I understand the appeal of music which doesn't use customary principles of organization, harmonic or otherwise. That can mean not only "atonal" music but music of other cultures (or even early music in the Western tradition). Sounds which lack familiar expressive associations may be fascinating, or evocative or moving in ways we can't expect or imagine. It's all interesting and valid. I can't say, though, that I perceive being "avant garde" or "cutting edge" as having any peculiar or intrinsic value, much less superiority, as a creative goal. Anyone can be different; that in itself requires little thought. I'm more impressed by the artist who, beginning with a deep immersion in and comprehension of the meaning-system of his culture, forges out of that language something beautiful, powerful, and new - new by virtue, not of difference pursued for its own sake, but of the artist's irresistible inner need to speak the language in his own way. Lesser artists may play around with ideas and try novel things. Great artists make people see new truths in what they thought they already knew, take them farther into themselves, and widen the ground on which they already stand.

Those who can do this will be the Bachs and Beethovens and Chopins and Wagners of the future. Those who can't, won't. In the long run, the merely avant garde artist becomes an also-ran. But that's not to say that what he produces can't be fun during whatever life-span it has.


----------



## Itullian

KenOC said:


> I used to have a recording of this from over a hundred years ago. Taught it to my kids who loved to sing it in the car, with sound effects. Can't believe it still exists!

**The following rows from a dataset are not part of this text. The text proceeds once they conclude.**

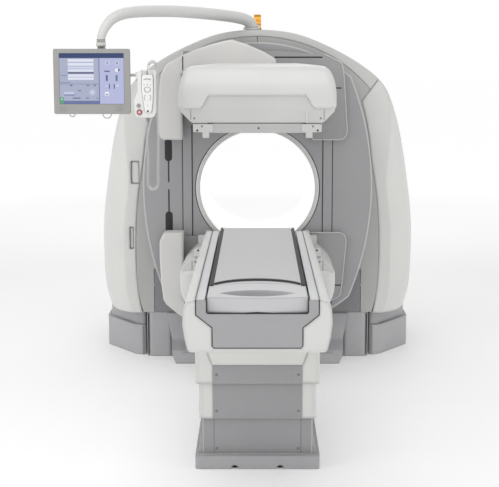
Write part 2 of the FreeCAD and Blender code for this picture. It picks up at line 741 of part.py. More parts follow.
# shelf that hangs the middle cover on its own lift tube
t1 = tube_side
t2 = t1 - tube_wall - tube_gap
t3 = t2 - tube_wall - tube_gap
shelf = column(mid_half - stage_wall + 1, stage_step - stage_wall + 1, middle_top - 30, middle_top - 20)
hole = t2 + seat
middle = middle.fuse(shelf.cut(box(-hole, hole, column_y - hole, column_y + hole, middle_top - 40, middle_top)))
middle = middle.removeSplitter()
save("column_middle", middle)
top_half = mid_half + stage_step + 1.0
grow = stage_step * 2 + 1.0
top = column(top_half, grow, top_low, top_high)
top = top.cut(column(top_half - stage_wall, grow - stage_wall, 0.0, top_high - 8))
front_y = column_y - column_half_len - grow
top = top.cut(fascia_cut(grow, top_low - 5, 478.0, fascia_half))
apron_half = fascia_half + 17.0
apron = prism([(-fascia_half + 2, 481.0), (fascia_half - 2, 481.0), (apron_half, 531.0), (apron_half, 600.0),
               (-apron_half, 600.0), (-apron_half, 531.0)], "xz", front_y - 8, front_y + 1)
top = top.fuse(apron)
saddle_half = top_half - 37.0
saddle = box(-saddle_half, saddle_half, column_y - 380.0, column_y + 380.0, top_high - 1, body_low - seat)
save("column_top", top.fuse(saddle).removeSplitter())


def square_tube(half, wall, low, high):
    shape = box(-half, half, column_y - half, column_y + half, low, high)
    k2 = half - wall
    return shape.cut(box(-k2, k2, column_y - k2, column_y + k2, low - 1, high + 1))


save("lift_tube_lower", square_tube(t1, tube_wall, floor_plate_thick + seat, tube_lower_top))
save("lift_tube_middle", square_tube(t2, tube_wall, tube_middle_low, tube_middle_top))
save("lift_tube_upper", square_tube(t3, tube_wall, tube_upper_low, top_high - 8 - seat))

body_points = both_sides([(body_half - 22.0, body_low, 22), (body_half - 8.0, 742.0, 60), (body_half, 800.0, 60),
                          (body_half - 3.0, 860.0, 22), (body_half - 16.0, 886.0, 10), (tray_half + seat, 897.0)])
body = prism(body_points, "xz", body_front, body_back)
side_view = prism([(body_front, body_low, 12), (-1950.0, body_low, 60), (body_back, 768.0, 20),
                   (body_back, 960.0), (body_front + 0.0, 960.0)], "yz", -400, 400)
body = body.common(side_view)
w = body_wall
hollow = prism(both_sides([(body_half - 63.0, body_low + w), (body_half - 19.0, 726.0), (body_half - w, 801.0),
                           (body_half - w, 862.0), (tray_half + 8, 868.0)]),
               "xz", body_front + 10, body_back - w)
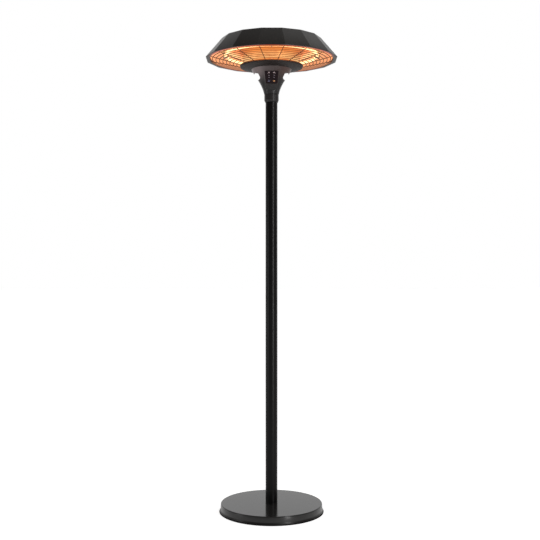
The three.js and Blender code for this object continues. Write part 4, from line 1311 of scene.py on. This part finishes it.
@dataclass
class Neck:
    """The flared neck: a collar and two moulded shells with a slanted slot at each side."""

    panel: PanelFrame
    wall: float = 3 * MM
    foot_radius: float = 31 * MM
    foot_height: float = 2.5 * MM
    bottom_radius: float = 33 * MM
    collar_foot: float = 28.7 * MM
    collar_bell: float = 8.5 * MM
    curve_steps: int = 8  # between two knots of the flare
    notch_upper: Corner = (67 * MM, 23 * MM, 10 * MM)  # from the axis, below the top, radius
    notch_lower: Corner = (61 * MM, 35 * MM, 10 * MM)
    notch_rise: float = 11.0
    seam: float = 0.3 * MM
    shield_margin: float = 3 * MM
    shield_depth: float = 14 * MM
    shield_tail: float = 27 * MM
    pocket_depth: float = 2.3 * MM
    opening_margin: float = 4 * MM
    opening_depth: float = 22 * MM
    screw: Screw = Screw(radius=3.4 * MM, height=2.6 * MM, shank=1.9 * MM, length=28 * MM, socket=1.5 * MM)
    screw_well: float = 3.7 * MM
    screw_seat: float = 13 * MM  # behind the axis
    segments: int = 144
    hollow_segments: int = 96
    foot: float = field(init=False)
    top: float = field(init=False)
    top_radius: float = field(init=False)

    def __post_init__(self) -> None:
        """Reads the shells' box from the frame."""
        self.foot, self.top = low("neck_front_shell").z, high("neck_front_shell").z
        self.top_radius = high("neck_front_shell").x

    def build(self) -> None:
        """Makes the collar, the shells and their screws."""
        self._collar()
        body = self._body()
        rear = new_object("neck_rear", body.data.copy())
        self._shell(body, "neck_front_cover", -1, "neck_front_shell")
        self._shell(rear, "neck_rear_cover", 1, "neck_rear_shell")
        names = numbered("neck_screw", 2)
        spots = [Vector((middle(n).x, high(n).y - self.screw.height, middle(n).z)) for n in names]
        self.screw.fit("neck_screws", spots, Facing.BACK, names)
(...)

Harry Dean Stanton sang this in Kelly's Heroes.


----------



## PetrB

Andreas said:


> It's interesting that composers like Penderecki, Górecki and Pärt returned to a tonal style after their avantgarde phase. It almost seems as if a person of spirituality can stand atonality only for so long. I'm sure there are many exceptions, though.


A lot of the 'spiritual' / 'spiritual minimalist' style of those composers who lived under a Soviet regime has as much to do with the outlawing of Religion, which never died, and a near sentimental association with older Church modal music when the climate changed and they were permitted to once again write more directly 'spiritual' works. More correctly, that direction taken by Part et alia could better be called 'neomedieval' vs. any other tag it is known by.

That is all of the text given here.